1971 comedy film by Leslie H. Martinson

Mrs. Pollifax–Spy is a 1971 American comedy film directed by Leslie H. Martinson, starring Rosalind Russell, Darren McGavin, and Nehemiah Persoff. It was released by United Artists. Russell wrote the screenplay for the film, which she adapted from the novel The Unexpected Mrs. Pollifax by Dorothy Gilman. Russell used the pen name "C. A. McKnight," which was taken from her mother's maiden name. It was Russell's last role in a theatrically released film.

==Plot==
Mrs. Emily Pollifax, a widow from New Jersey, volunteers to be a spy for the CIA, believing she is "expendable" now that her children are grown. Being just what the agency needed (someone who looks and acts completely unlike a spy), Mrs.

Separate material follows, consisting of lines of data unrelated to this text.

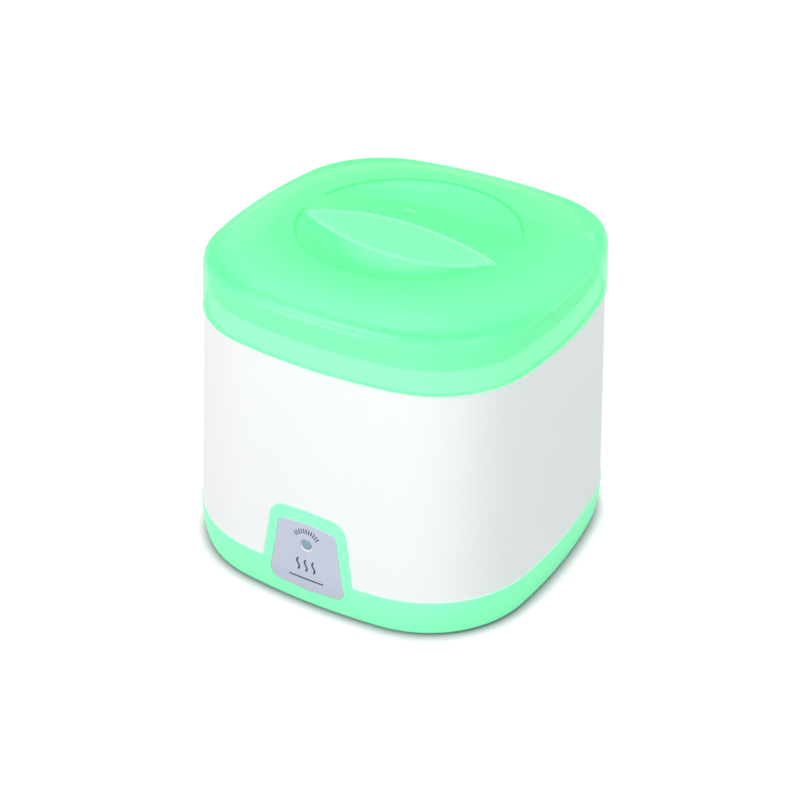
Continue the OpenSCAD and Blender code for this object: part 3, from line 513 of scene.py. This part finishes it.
def step_depth(r):
    """How much deeper the recess is at distance r, so that its edge is a small step."""
    return RECESS_STEP * (r / RECESS_R) ** 2


def crown_z(t):
    """Height of the lid's crown, from the crease inside the rim (t = 0) to the plateau (t = 1)."""
    return mix(RIM_Z - RIM_DIP, PLATEAU_Z, 1 - (1 - t) ** 2)


def lid_top_rows():
    """Outer face of the lid as (outline, height), from its lower edge to the middle of the recess."""
    skirt = [(0.25, LID_Z + 0.1), (0.0, LID_Z + 0.35), (0.2, LID_Z + 2), (0.8, LID_Z + 15)]
    rim = smooth_rows([(0.8, LID_Z + 15), (1.1, RIM_Z - 5.0), (1.5, RIM_Z - 2.6), (2.1, RIM_Z - 1.0),
                       (3.0, RIM_Z - 0.2), (RIM_INSET, RIM_Z)], 5)
    rows = [(inset(LID_PLAN, d), z) for d, z in skirt[:-1] + rim]
    top_r, level_w = RECESS_R + 1.8, 1.0
    for t in (0.5, 0.8, 1.0):
        rows.append((mix_plan(inset(LID_PLAN, RIM_INSET), CREASE_PLAN, t), RIM_Z - RIM_DIP * t * t))
    steps = 32
    for i in range(1, steps + 1):
        t = (i / steps) ** 1.4
        rows.append((mix_plan(CREASE_PLAN, round_plan(top_r), t), crown_z(t)))
    edge_r = 0.6
    slope = math.asin(RECESS_R / RECESS_BALL_R)
    for i in range(1, 6):
        a = slope * i / 5
        r = top_r - level_w - edge_r * math.sin(a)
        rows.append((round_plan(r), PLATEAU_Z - edge_r * (1 - math.cos(a))))
    steps = 25
    for i in range(steps):
        r = (RECESS_R - 0.3) * (1 - i / steps)
        rows.append((round_plan(r), recess_z(r) - step_depth(r)))
    return rows


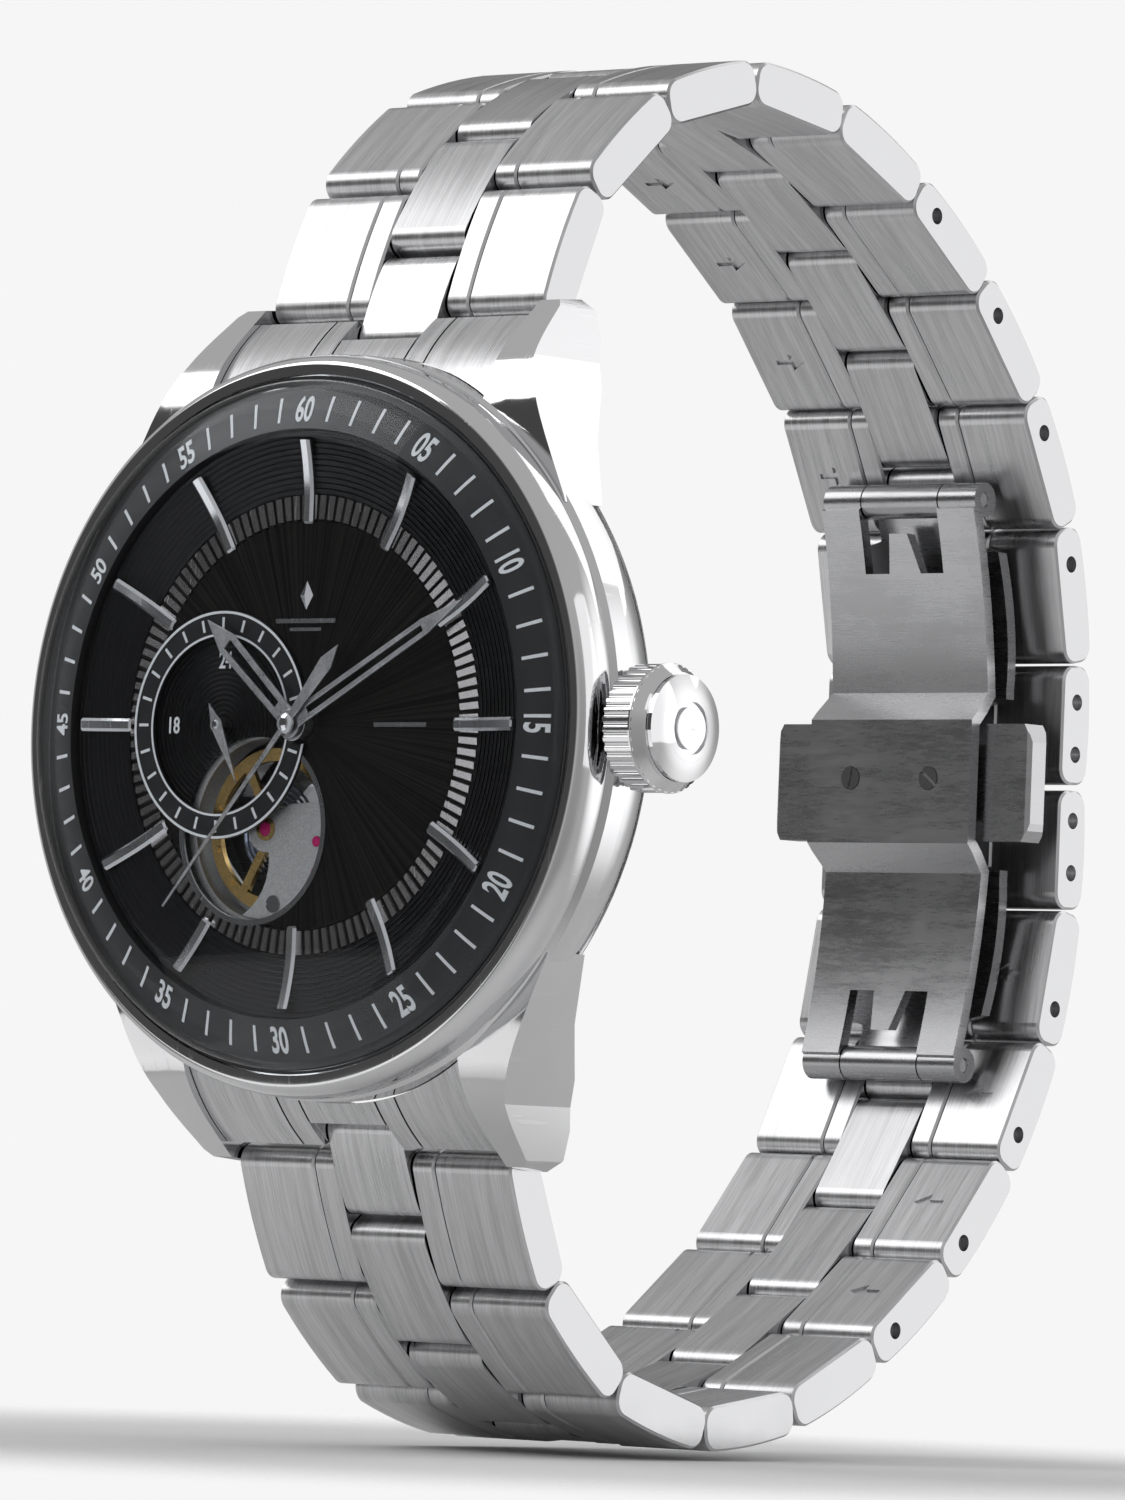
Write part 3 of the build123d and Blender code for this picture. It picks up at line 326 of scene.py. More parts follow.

Pollifax is assigned to simple courier duty to pick up a book in Mexico City. However, things do not unfold as planned. She is kidnapped and finds herself imprisoned in communist Albania, and must use her wits to escape.

==Cast==
- Rosalind Russell as Mrs. Pollifax
- Darren McGavin as Farrell
- Nehemiah Persoff as Berisha
- Harold Gould as Nexhdet
- Albert Paulsen as Perdido

==Release==
The film had its premiere in London on February 17, 1971. It premiered in the United States on March 11, 1971, in Des Moines.